I write to exercise a right of reply to the piece ‘Farmers unite to allow access to Simblija’ (July 7). As a private person, I reject any attempt to a trial by the media and to any interference in my privacy and fundamental rights.

Since I engage myself voluntarily on uncovering abuse of power (with particular emphasis on agricultural matters and EU agricultural funds) as a journalist and I offered myself as witness to the authorities on such cases, I reject any attempts of harm to my reputation or credibility.

The journalist of the Times of Malta was all over the place, raising issues about me and my property that do not exist because my explanations were not sought before the publication of the said article.

Consequently, the article contains statements that are based on incomplete or totally false information. This is not the first time that a journalist of this newspaper failed to contact me and not the first time that false allegations about me or my family were published.

As with another article that appeared on June 22, the journalist ignored my explanations about my family’s farm property given in my previous rights of reply and a feature article in The Sunday Times in 2012, thereby publishing a mistaken description of the property which is also prejudicial to me and my family.

I deny the allegations about me, which this newspaper attribute to nameless persons, and which I believe refer to repeated acts of intimidation, provocations and legal issues of a civil nature consisting mainly of pretended rights which I dispute and which I have referred to legal authorities including the police and the courts, in terms of law, including via judicial letters.

The fields of the nameless individuals are closer to public roads than my family’s farm and, therefore, I cannot see how I am obstructing access to their fields. I add that the connections of some of those nameless people to local politicians, and to their agents in the Ta’ Baldu and is-Simblija cases, are well known to me.

The video seen by this newspaper’s journalist of my exchange with Alex Vella, who was heading a group of ramblers who intruded in my property on June 19, was taken against my clear instructions, which should be recorded on the video, and I regard the video as a provocation and a violation of the EU data protection directive. Moreover, the video, as portrayed, may imply an intended set-up to my prejudice.

It was falsely insinuated that property held by my family was misappropriation of public land

Either the journalist was not shown a video of the full exchange or the journalist was highly selective about its content.

In my exchange with Vella, I questioned him about what action he had taken as Mepa board member about my reports to the authorities concerning the conversion of the EU-funded Dingli Interpretation Centre to a restaurant contrary to Mepa permits.

The ramblers had falsely insinuated on this newspaper that property held by my family was misappropriation of public land and made baseless claims about EU funds spent on preventive maintenance on my family’s old farm. Also, in expressing my opinion about the Ramblers’ Association during my exchange with Vella, I immediately explained my opinion, which should therefore also be on video, but which was not reproduced by the journalist, who gave instead the impression that I resorted to insults.
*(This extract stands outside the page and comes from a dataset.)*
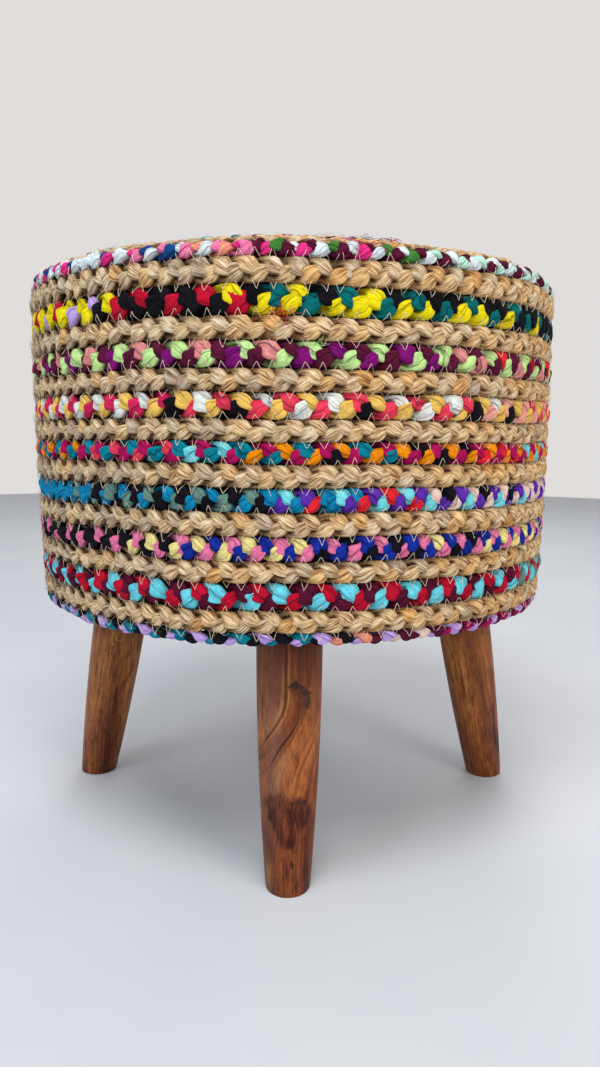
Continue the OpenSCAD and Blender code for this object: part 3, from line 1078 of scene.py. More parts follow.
@dataclass
class Plait:
    """One closed plait between two seams.

    Places on it are an angle round the drum, a distance across from its middle towards the seam
    `upper`, and a height over the surface through both seams.
    """

    name: str
    stuff: Stuff
    profile: Profile
    lower: Seam
    upper: Seam
    seed: int
    pace: Pace = Pace()
    strips: tuple[Strip, ...] = ()
    sink: float = 0.0
    steps_per_period: int = 20
    around: int = 16
    crevice: float = 1.1
    press: float = 0.52
    sway_spread: float = 0.07
    height_spread: float = 0.22
    swell_on_top: float = 0.06
    roll: float = 0.18
    face_share: float = 1.3
    low: float = -5.0
    tall: float = 7.0

    TONE_AHEAD = 4 * pi
    CREASE_AHEAD = 6 * pi
    RUN_PER_STRAND = 977.0
    RUN_PER_SEED = 131.0

    def __post_init__(self) -> None:
        """Works out the arc between the seams, and the random unevenness of each lobe."""
        self.weave = WEAVES[self.stuff]
        turn = radians(self.upper.lean - self.lower.lean)
        self.turn = turn if abs(turn) > STRAIGHT else STRAIGHT
        chord = sqrt((self.upper.r - self.lower.r) ** 2 + (self.upper.z - self.lower.z) ** 2)
        self.arc_r = chord / 2 / sin(self.turn / 2)
        self.width = self.arc_r * self.turn
        self.mid_lean = radians(self.lower.lean) + self.turn / 2
        reach = self.arc_r * cos(self.turn / 2)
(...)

With respect to signs on property, Legal Notice 171 of 1993 allows legal owners of property to install signs on their property, within certain parameters, without permits. Conversely, signage on privately-held property requires the consent of its legal owner, under the same LN. Therefore, rather than questioning the removal of information panels and other signs on property lawfully held by my family, I suggest the journalist should ask about who installed those signs, with what legal consent and about who converted the scope of preventive maintenance works as set out in a planning authority permit into a project of a presumed public attraction. On February 20, 2013, I had written to the planning authority on this issue and, on April 11, 2013, three officers visited my property and found the situation returned to legality. Vella was already on the Mepa board at the time.

The claim in the newspaper report about public pathways on the is-Simblija farm holding is totally false and I had denied it before.

My family holds contracts of title, maps and documents, many of which are publicly available and which corroborate each other and which clearly show the legal rights and pertinences of the property and which prove this point. Since its first documentation, is-Simblija has been a privately held agricultural farm property in terms of law, like the surrounding farm estates, collectively making an agricultural landscape to be protected and, like other farm holdings further away, including medieval Diar il-Bniet (Dingli) and medieval Tad-Daħla (Santa Katerina), all of which are highly documented from the past.

It is public paths around this property, shown on old documents, which have been closed off abusively. Yet, despite this fact being brought to the attention of the Times of Malta, nothing was published.